## Dataset content
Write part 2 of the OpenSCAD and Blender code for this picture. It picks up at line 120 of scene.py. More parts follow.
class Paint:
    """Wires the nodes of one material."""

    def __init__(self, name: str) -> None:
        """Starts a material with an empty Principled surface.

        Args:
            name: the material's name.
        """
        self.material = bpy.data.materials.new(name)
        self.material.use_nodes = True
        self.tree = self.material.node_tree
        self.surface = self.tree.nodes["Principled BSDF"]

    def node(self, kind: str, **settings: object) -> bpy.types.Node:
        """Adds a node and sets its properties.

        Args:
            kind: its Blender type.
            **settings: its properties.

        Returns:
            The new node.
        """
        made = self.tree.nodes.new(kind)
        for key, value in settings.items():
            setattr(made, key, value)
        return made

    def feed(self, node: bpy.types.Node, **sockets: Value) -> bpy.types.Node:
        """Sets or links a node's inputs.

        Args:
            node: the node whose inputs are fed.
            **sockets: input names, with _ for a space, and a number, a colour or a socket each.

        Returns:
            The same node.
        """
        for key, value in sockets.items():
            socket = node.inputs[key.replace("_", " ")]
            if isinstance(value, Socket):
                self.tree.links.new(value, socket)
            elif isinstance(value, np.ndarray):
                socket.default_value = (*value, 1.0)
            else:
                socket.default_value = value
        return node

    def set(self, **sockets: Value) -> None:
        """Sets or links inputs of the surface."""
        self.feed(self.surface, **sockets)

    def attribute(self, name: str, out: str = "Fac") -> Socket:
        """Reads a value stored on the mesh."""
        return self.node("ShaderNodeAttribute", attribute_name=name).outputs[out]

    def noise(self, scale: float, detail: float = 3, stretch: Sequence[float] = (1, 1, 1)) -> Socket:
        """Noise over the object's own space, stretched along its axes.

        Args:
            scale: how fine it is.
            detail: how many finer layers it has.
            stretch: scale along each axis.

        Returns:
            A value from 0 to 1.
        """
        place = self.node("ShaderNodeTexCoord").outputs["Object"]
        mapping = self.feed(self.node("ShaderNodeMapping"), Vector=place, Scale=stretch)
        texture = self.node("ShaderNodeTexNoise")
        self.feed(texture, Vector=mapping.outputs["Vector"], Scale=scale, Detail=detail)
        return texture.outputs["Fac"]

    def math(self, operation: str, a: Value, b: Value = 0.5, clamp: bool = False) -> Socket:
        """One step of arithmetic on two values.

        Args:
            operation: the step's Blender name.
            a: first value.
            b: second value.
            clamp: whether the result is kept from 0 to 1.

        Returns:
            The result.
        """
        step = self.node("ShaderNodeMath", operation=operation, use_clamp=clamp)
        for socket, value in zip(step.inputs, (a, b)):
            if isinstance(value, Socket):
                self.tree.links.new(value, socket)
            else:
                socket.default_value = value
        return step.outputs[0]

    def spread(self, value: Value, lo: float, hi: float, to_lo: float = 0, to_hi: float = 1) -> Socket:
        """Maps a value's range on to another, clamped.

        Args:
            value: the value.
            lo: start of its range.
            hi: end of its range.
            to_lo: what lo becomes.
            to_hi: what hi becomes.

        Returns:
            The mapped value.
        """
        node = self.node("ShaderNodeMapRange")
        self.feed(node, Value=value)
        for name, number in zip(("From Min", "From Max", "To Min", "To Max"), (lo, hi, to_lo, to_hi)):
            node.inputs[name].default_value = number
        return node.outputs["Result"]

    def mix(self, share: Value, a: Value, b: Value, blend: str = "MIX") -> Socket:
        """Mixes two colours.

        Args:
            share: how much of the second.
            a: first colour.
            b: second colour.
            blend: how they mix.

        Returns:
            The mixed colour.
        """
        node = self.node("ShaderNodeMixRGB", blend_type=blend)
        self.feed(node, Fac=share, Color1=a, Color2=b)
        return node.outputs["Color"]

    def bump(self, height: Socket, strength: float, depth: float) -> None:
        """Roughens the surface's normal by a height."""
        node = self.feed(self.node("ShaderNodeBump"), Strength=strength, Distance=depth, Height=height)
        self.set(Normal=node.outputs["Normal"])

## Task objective
Return the lines above precisely as they appear, beginning at the first line and ending at the line with "empty Principled surface.", and nothing after it.

## Response to this exercise
Write part 2 of the OpenSCAD and Blender code for this picture. It picks up at line 120 of scene.py. More parts follow.
class Paint:
    """Wires the nodes of one material."""

    def __init__(self, name: str) -> None:
        """Starts a material with an empty Principled surface.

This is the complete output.